WRITTEN TASK - Everything from the first line to the line containing "board_t = 13.2; // [12:0.1:13.5]" is to be repeated exactly; nothing past it.

---

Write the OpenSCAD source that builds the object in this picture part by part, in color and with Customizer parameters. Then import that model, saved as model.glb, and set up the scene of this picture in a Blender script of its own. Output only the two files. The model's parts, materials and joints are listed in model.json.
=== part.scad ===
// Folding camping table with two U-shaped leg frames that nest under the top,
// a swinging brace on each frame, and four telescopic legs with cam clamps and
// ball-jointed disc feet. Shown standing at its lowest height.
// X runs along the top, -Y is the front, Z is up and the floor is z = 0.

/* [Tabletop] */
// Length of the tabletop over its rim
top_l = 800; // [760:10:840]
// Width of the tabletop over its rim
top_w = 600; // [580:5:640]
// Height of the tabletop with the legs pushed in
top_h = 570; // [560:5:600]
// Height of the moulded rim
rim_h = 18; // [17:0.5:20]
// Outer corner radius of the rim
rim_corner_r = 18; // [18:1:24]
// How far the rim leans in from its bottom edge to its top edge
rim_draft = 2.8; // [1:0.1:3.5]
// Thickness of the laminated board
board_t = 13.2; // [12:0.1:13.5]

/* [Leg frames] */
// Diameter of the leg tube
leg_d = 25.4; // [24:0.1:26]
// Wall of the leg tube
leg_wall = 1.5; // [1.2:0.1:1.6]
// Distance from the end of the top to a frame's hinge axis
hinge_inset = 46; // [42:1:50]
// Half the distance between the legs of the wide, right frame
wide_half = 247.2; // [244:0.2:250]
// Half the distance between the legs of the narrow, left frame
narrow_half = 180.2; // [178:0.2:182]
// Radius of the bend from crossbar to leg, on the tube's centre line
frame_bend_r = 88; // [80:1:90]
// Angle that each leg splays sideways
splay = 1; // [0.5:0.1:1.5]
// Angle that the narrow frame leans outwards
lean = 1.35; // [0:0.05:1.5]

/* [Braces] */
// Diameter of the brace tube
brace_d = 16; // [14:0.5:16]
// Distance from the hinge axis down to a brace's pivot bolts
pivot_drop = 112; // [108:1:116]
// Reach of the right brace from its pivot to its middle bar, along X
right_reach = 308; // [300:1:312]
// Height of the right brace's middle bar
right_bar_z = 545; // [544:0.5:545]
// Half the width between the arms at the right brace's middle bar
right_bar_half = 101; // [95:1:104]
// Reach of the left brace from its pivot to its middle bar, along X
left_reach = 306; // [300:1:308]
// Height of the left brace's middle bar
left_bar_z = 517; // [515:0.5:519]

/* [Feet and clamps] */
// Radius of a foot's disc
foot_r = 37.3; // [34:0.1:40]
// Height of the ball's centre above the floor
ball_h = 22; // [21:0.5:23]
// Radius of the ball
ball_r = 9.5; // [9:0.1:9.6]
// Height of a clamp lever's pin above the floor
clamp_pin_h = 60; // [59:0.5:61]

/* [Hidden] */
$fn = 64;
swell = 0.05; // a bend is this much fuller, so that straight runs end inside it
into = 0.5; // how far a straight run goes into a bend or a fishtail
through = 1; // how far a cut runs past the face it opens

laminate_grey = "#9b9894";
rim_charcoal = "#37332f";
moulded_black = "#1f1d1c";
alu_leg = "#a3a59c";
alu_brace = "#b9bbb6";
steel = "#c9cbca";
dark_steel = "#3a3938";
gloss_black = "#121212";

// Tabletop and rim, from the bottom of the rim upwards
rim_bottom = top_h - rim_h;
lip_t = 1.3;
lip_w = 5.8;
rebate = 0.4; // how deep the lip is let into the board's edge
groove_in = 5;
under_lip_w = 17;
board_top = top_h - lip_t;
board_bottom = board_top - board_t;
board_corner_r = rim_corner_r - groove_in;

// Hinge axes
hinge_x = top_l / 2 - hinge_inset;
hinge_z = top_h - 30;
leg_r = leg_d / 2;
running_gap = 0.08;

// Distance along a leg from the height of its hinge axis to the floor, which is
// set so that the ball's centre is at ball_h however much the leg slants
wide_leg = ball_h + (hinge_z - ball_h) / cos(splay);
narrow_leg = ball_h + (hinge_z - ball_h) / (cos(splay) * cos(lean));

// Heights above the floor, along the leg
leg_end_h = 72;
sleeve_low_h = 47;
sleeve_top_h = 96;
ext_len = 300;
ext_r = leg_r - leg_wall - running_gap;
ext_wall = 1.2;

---

OUTPUT OF THE TASK -
Write the OpenSCAD source that builds the object in this picture part by part, in color and with Customizer parameters. Then import that model, saved as model.glb, and set up the scene of this picture in a Blender script of its own. Output only the two files. The model's parts, materials and joints are listed in model.json.
=== part.scad ===
// Folding camping table with two U-shaped leg frames that nest under the top,
// a swinging brace on each frame, and four telescopic legs with cam clamps and
// ball-jointed disc feet. Shown standing at its lowest height.
// X runs along the top, -Y is the front, Z is up and the floor is z = 0.

/* [Tabletop] */
// Length of the tabletop over its rim
top_l = 800; // [760:10:840]
// Width of the tabletop over its rim
top_w = 600; // [580:5:640]
// Height of the tabletop with the legs pushed in
top_h = 570; // [560:5:600]
// Height of the moulded rim
rim_h = 18; // [17:0.5:20]
// Outer corner radius of the rim
rim_corner_r = 18; // [18:1:24]
// How far the rim leans in from its bottom edge to its top edge
rim_draft = 2.8; // [1:0.1:3.5]
// Thickness of the laminated board
board_t = 13.2; // [12:0.1:13.5]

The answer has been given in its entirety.